> Exercise instructions
Go through the records and extract every line with the word "scene".

============

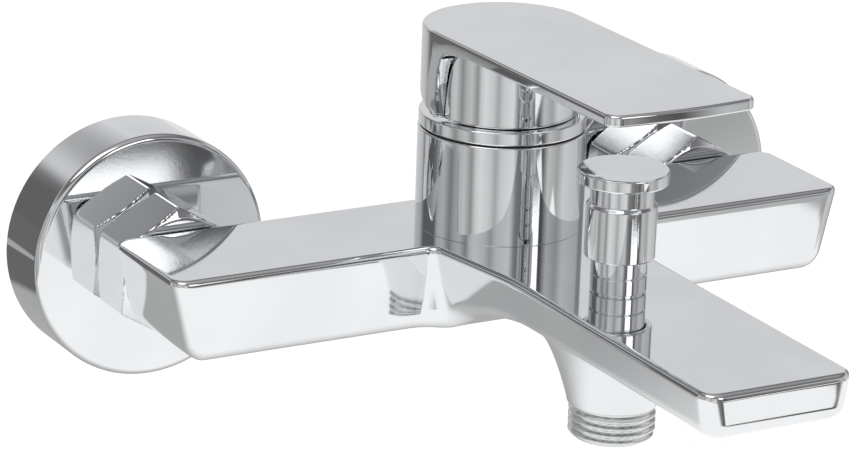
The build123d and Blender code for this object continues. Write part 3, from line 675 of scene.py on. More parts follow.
# --- the body --------------------------------------------------------------------------------
@dataclass
class Body:
    """Cross bar, spout and shower neck: one polished casting. Millimetres."""

    datum: Datum
    bar_half: float = 94.6
    bar_depth: float = 36.0
    bar_above: float = 12.2
    bar_below: float = 9.5
    end_lean: float = 13.4
    spout_half: float = 20.3
    root_half: float = 25.0
    root_end: float = 99.8
    taper_run: float = 28.0
    taper_knee: float = 3.0
    side_lean: float = 9.0
    plan_corner: float = 4.4
    tip_corner: float = 4.6
    inner_corner: float = 2.6
    corner_growth: float = 7.0
    top_edge: float = 1.5
    lower_edge: float = 5.0
    plate_edge: float = 3.4
    plate_start: float = 20.0
    neck_half: float = 17.9
    neck_reach: float = 20.4
    neck_foot_r: float = 11.1
    neck_foot: float = 15.8
    neck_bore: float = 8.0
    neck_steps: int = 144
    neck_chamfer: float = 0.8
    recess_r: float = 10.4
    recess_deep: float = 5.4
    recess_back: float = 13.4
    arch: tuple = (
        (20.0, -9.5), (50.0, -9.5), (66.0, -9.5), (71.8, -9.2), (76.0, -7.0), (80.0, -4.5), (85.0, -2.5),
        (91.5, -0.8), (100.0, 0.4), (112.0, 0.7), (136.0, 0.7), (156.0, 0.85), (166.0, 1.0), (200.0, 1.0),
    )

    def __post_init__(self) -> None:
        """Work out the bar's front and the spout's tip."""
        self.rear = self.datum.bar_rear / MM
        self.front = self.rear + self.bar_depth
        self.tip = self.datum.tip_out / MM
        self.axis = self.datum.diverter_out / MM

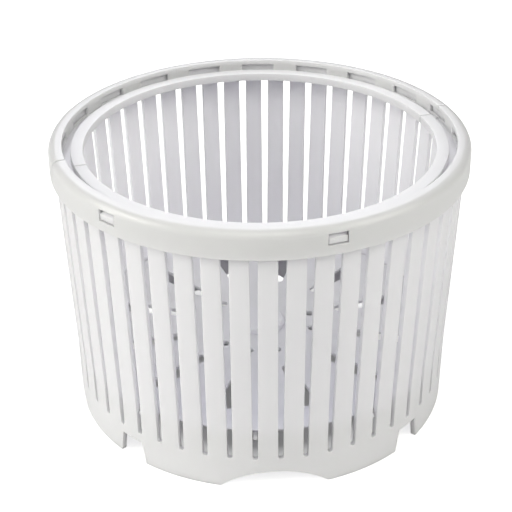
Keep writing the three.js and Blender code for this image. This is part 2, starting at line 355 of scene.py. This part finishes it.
# each cut, tongue and root is upright: its last two numbers are its inner and outer radius
rimShape = {
    "sides": 240,
    "out": 119.95, "bottom": 151.0, "top": 167.0, "corner": 4.6,
    "bandIn": 117.3, "ridgeIn": 112.0, "ridgeWallOut": 114.0, "ridgeCeiling": 164.8,
    "channelFloor": 158.8, "collarOut": 107.5, "collarIn": 100.5, "collarTop": 162.3,
    "collarWall": 1.8, "underside": 156.5,
    "split": 18.5, "splitGap": 0.9,
    "pockets": 20, "pocketWide": 20.5,
    "pocketBottom": 159.4, "pocketTop": 164.0,
    "windows": 6, "firstWindow": 49.0, "windowWide": 11.0,
    "windowBottom": 156.4, "windowTop": 163.2,
    "pocketCut": (109.5, 115.5), "windowCut": (115.5, 122),
    "tongue": (12, 157.9, 159.9, 102.8, 105.2), "tongueRoot": (5, 159.6, 160.6, 102.8, 105.2),
    "rootShift": -3.5,
    "edge": 0.3,
}


def boxCutter(name, wide, bottom, top, inner, outer):
    # an upright box across one radius, from the inner to the outer radius
    return pulledPlate(name, [(inner, bottom), (outer, bottom), (outer, top), (inner, top)], wide)


def makeRimHalf(name, turn):
    s = rimShape
    outline = [(s["bandIn"], s["bottom"]), (s["out"], s["bottom"])]
    for i in range(7):
        a = math.pi / 2 * i / 6
        outline.append((s["out"] - s["corner"] + s["corner"] * math.cos(a),
                        s["top"] - s["corner"] + s["corner"] * math.sin(a)))
    outline += [
        (s["ridgeIn"], s["top"]), (s["ridgeIn"], s["channelFloor"]), (s["collarOut"], s["channelFloor"]),
        (s["collarOut"], s["collarTop"]), (s["collarIn"], s["collarTop"]),
        (s["collarIn"], s["underside"] + 1), (s["collarIn"] + s["collarWall"], s["underside"] + 1),
        (s["collarIn"] + s["collarWall"], s["collarTop"] - 2),
        (s["collarOut"] - s["collarWall"], s["collarTop"] - 2),
        (s["collarOut"] - s["collarWall"], s["underside"]), (s["ridgeWallOut"], s["underside"]),
        (s["ridgeWallOut"], s["ridgeCeiling"]), (s["bandIn"], s["ridgeCeiling"]),
        (s["bandIn"], s["bottom"]),
    ]
    ring = pulledRing(name, outline, s["sides"], s["split"])

    pocket = boxCutter(
        "pocketCutter", s["pocketWide"], s["pocketBottom"], s["pocketTop"], *s["pocketCut"])
    pockets = copyRound(pocket, everyDegrees(s["split"], s["pockets"]), "pocketCutters")
    combine(ring, pockets, "DIFFERENCE")
    window = boxCutter(
        "windowCutter", s["windowWide"], s["windowBottom"], s["windowTop"], *s["windowCut"])
    windows = copyRound(window, everyDegrees(s["firstWindow"], s["windows"]), "windowCutters")
    combine(ring, windows, "DIFFERENCE")

    # one half is kept, on the clockwise side of the split
    across = math.radians(s["split"] + turn)
    away = Vector((-math.sin(across), math.cos(across), 0))
    startEditing(ring, "EDGE", everything=True)
    bpy.ops.mesh.bisect(
        plane_co=away * (-s["splitGap"] / 2 * mm), plane_no=away, use_fill=True, clear_outer=True,
        threshold=0.0001 * mm)
    stopEditing()

    tongue = boxCutter("tongue", *s["tongue"])
    root = boxCutter("tongueRoot", *s["tongueRoot"])
    turnPlace(root, (0, 0, 0), (0, s["rootShift"], 0))
    for part in (tongue, root):
        turnPlace(part, (0, 0, s["split"] + turn))
        combine(ring, part, "UNION")
    cleanSlivers(ring)
    softenEdges(ring, s["edge"])
    return ring


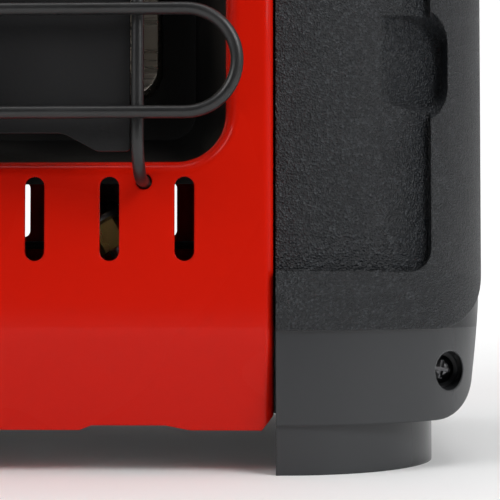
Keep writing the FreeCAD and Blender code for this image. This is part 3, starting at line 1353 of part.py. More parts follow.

============

> Answer to this exercise
The build123d and Blender code for this object continues. Write part 3, from line 675 of scene.py on. More parts follow.
Keep writing the three.js and Blender code for this image. This is part 2, starting at line 355 of scene.py. This part finishes it.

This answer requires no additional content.